Task:
Give every line below again, exactly.

Data shown:
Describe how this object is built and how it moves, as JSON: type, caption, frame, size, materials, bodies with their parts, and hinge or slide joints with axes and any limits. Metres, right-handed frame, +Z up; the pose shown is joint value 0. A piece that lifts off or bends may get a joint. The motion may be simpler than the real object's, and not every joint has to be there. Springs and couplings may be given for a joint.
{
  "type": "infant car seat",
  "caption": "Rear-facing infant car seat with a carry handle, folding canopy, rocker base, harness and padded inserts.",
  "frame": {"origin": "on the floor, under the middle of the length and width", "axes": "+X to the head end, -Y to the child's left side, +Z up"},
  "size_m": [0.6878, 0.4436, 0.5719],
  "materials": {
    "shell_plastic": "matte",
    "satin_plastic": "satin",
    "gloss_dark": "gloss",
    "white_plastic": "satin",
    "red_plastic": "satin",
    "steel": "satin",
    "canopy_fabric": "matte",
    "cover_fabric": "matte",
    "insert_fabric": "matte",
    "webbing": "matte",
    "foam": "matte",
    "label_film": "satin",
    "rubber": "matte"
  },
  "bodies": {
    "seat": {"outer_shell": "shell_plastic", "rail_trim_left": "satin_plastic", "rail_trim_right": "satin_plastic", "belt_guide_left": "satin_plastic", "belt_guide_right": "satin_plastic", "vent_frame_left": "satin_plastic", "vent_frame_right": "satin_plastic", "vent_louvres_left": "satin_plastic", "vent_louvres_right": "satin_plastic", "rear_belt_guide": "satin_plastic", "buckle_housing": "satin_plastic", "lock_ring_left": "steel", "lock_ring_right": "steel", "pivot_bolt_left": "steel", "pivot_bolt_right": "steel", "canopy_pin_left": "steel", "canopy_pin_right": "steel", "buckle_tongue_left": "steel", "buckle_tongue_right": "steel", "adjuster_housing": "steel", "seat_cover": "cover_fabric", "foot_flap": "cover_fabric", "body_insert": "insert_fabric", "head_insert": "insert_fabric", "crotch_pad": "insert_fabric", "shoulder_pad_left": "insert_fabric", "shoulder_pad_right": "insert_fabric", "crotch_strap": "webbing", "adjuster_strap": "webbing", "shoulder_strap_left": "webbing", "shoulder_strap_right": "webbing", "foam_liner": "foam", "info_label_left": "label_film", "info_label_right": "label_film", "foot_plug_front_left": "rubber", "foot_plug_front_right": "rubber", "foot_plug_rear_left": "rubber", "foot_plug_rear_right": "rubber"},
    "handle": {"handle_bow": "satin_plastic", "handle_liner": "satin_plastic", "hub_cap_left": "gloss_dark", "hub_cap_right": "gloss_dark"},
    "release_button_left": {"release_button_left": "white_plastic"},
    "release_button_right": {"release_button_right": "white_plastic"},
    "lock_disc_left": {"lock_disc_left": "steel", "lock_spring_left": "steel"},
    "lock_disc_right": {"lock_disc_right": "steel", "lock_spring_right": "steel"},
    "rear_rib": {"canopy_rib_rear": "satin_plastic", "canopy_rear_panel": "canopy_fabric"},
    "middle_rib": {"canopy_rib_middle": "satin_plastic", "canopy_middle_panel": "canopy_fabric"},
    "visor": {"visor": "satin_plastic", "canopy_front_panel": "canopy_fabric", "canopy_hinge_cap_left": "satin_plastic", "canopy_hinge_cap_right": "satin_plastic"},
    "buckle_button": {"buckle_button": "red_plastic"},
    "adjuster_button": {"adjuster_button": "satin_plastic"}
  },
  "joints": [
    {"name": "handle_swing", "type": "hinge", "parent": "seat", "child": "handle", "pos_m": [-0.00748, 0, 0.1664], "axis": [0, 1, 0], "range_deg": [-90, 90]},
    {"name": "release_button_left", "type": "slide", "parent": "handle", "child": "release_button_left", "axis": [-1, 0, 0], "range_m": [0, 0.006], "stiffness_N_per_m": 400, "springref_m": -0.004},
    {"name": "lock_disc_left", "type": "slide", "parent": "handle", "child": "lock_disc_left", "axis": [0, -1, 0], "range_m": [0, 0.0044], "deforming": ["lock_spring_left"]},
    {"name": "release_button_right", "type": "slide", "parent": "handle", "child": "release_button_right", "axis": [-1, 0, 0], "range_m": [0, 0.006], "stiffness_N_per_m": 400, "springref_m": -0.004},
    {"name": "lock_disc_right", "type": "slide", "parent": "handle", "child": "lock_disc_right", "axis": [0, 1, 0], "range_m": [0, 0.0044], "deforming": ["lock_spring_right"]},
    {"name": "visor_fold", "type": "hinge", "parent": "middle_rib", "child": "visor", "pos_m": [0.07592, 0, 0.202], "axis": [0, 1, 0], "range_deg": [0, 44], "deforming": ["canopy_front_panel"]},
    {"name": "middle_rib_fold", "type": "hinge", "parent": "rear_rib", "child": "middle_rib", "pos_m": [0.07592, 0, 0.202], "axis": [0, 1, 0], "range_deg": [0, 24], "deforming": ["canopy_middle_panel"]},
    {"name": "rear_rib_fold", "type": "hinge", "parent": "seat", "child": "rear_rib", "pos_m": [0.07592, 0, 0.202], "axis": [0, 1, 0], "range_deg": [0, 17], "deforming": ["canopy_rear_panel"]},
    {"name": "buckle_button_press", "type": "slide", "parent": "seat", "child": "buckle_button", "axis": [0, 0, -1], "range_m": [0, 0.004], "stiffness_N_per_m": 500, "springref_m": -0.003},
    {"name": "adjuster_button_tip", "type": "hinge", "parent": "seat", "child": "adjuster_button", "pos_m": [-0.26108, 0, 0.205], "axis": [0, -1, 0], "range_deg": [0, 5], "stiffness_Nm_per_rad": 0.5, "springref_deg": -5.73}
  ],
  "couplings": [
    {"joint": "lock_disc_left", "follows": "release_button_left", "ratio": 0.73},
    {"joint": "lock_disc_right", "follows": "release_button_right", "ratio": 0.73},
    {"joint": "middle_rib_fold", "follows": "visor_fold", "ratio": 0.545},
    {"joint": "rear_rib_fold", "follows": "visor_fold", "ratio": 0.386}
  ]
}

Final result:
Describe how this object is built and how it moves, as JSON: type, caption, frame, size, materials, bodies with their parts, and hinge or slide joints with axes and any limits. Metres, right-handed frame, +Z up; the pose shown is joint value 0. A piece that lifts off or bends may get a joint. The motion may be simpler than the real object's, and not every joint has to be there. Springs and couplings may be given for a joint.
{
  "type": "infant car seat",
  "caption": "Rear-facing infant car seat with a carry handle, folding canopy, rocker base, harness and padded inserts.",
  "frame": {"origin": "on the floor, under the middle of the length and width", "axes": "+X to the head end, -Y to the child's left side, +Z up"},
  "size_m": [0.6878, 0.4436, 0.5719],
  "materials": {
    "shell_plastic": "matte",
    "satin_plastic": "satin",
    "gloss_dark": "gloss",
    "white_plastic": "satin",
    "red_plastic": "satin",
    "steel": "satin",
    "canopy_fabric": "matte",
    "cover_fabric": "matte",
    "insert_fabric": "matte",
    "webbing": "matte",
    "foam": "matte",
    "label_film": "satin",
    "rubber": "matte"
  },
  "bodies": {
    "seat": {"outer_shell": "shell_plastic", "rail_trim_left": "satin_plastic", "rail_trim_right": "satin_plastic", "belt_guide_left": "satin_plastic", "belt_guide_right": "satin_plastic", "vent_frame_left": "satin_plastic", "vent_frame_right": "satin_plastic", "vent_louvres_left": "satin_plastic", "vent_louvres_right": "satin_plastic", "rear_belt_guide": "satin_plastic", "buckle_housing": "satin_plastic", "lock_ring_left": "steel", "lock_ring_right": "steel", "pivot_bolt_left": "steel", "pivot_bolt_right": "steel", "canopy_pin_left": "steel", "canopy_pin_right": "steel", "buckle_tongue_left": "steel", "buckle_tongue_right": "steel", "adjuster_housing": "steel", "seat_cover": "cover_fabric", "foot_flap": "cover_fabric", "body_insert": "insert_fabric", "head_insert": "insert_fabric", "crotch_pad": "insert_fabric", "shoulder_pad_left": "insert_fabric", "shoulder_pad_right": "insert_fabric", "crotch_strap": "webbing", "adjuster_strap": "webbing", "shoulder_strap_left": "webbing", "shoulder_strap_right": "webbing", "foam_liner": "foam", "info_label_left": "label_film", "info_label_right": "label_film", "foot_plug_front_left": "rubber", "foot_plug_front_right": "rubber", "foot_plug_rear_left": "rubber", "foot_plug_rear_right": "rubber"},
    "handle": {"handle_bow": "satin_plastic", "handle_liner": "satin_plastic", "hub_cap_left": "gloss_dark", "hub_cap_right": "gloss_dark"},
    "release_button_left": {"release_button_left": "white_plastic"},
    "release_button_right": {"release_button_right": "white_plastic"},
    "lock_disc_left": {"lock_disc_left": "steel", "lock_spring_left": "steel"},
    "lock_disc_right": {"lock_disc_right": "steel", "lock_spring_right": "steel"},
    "rear_rib": {"canopy_rib_rear": "satin_plastic", "canopy_rear_panel": "canopy_fabric"},
    "middle_rib": {"canopy_rib_middle": "satin_plastic", "canopy_middle_panel": "canopy_fabric"},
    "visor": {"visor": "satin_plastic", "canopy_front_panel": "canopy_fabric", "canopy_hinge_cap_left": "satin_plastic", "canopy_hinge_cap_right": "satin_plastic"},
    "buckle_button": {"buckle_button": "red_plastic"},
    "adjuster_button": {"adjuster_button": "satin_plastic"}
  },
  "joints": [
    {"name": "handle_swing", "type": "hinge", "parent": "seat", "child": "handle", "pos_m": [-0.00748, 0, 0.1664], "axis": [0, 1, 0], "range_deg": [-90, 90]},
    {"name": "release_button_left", "type": "slide", "parent": "handle", "child": "release_button_left", "axis": [-1, 0, 0], "range_m": [0, 0.006], "stiffness_N_per_m": 400, "springref_m": -0.004},
    {"name": "lock_disc_left", "type": "slide", "parent": "handle", "child": "lock_disc_left", "axis": [0, -1, 0], "range_m": [0, 0.0044], "deforming": ["lock_spring_left"]},
    {"name": "release_button_right", "type": "slide", "parent": "handle", "child": "release_button_right", "axis": [-1, 0, 0], "range_m": [0, 0.006], "stiffness_N_per_m": 400, "springref_m": -0.004},
    {"name": "lock_disc_right", "type": "slide", "parent": "handle", "child": "lock_disc_right", "axis": [0, 1, 0], "range_m": [0, 0.0044], "deforming": ["lock_spring_right"]},
    {"name": "visor_fold", "type": "hinge", "parent": "middle_rib", "child": "visor", "pos_m": [0.07592, 0, 0.202], "axis": [0, 1, 0], "range_deg": [0, 44], "deforming": ["canopy_front_panel"]},
    {"name": "middle_rib_fold", "type": "hinge", "parent": "rear_rib", "child": "middle_rib", "pos_m": [0.07592, 0, 0.202], "axis": [0, 1, 0], "range_deg": [0, 24], "deforming": ["canopy_middle_panel"]},
    {"name": "rear_rib_fold", "type": "hinge", "parent": "seat", "child": "rear_rib", "pos_m": [0.07592, 0, 0.202], "axis": [0, 1, 0], "range_deg": [0, 17], "deforming": ["canopy_rear_panel"]},
    {"name": "buckle_button_press", "type": "slide", "parent": "seat", "child": "buckle_button", "axis": [0, 0, -1], "range_m": [0, 0.004], "stiffness_N_per_m": 500, "springref_m": -0.003},
    {"name": "adjuster_button_tip", "type": "hinge", "parent": "seat", "child": "adjuster_button", "pos_m": [-0.26108, 0, 0.205], "axis": [0, -1, 0], "range_deg": [0, 5], "stiffness_Nm_per_rad": 0.5, "springref_deg": -5.73}
  ],
  "couplings": [
    {"joint": "lock_disc_left", "follows": "release_button_left", "ratio": 0.73},
    {"joint": "lock_disc_right", "follows": "release_button_right", "ratio": 0.73},
    {"joint": "middle_rib_fold", "follows": "visor_fold", "ratio": 0.545},
    {"joint": "rear_rib_fold", "follows": "visor_fold", "ratio": 0.386}
  ]
}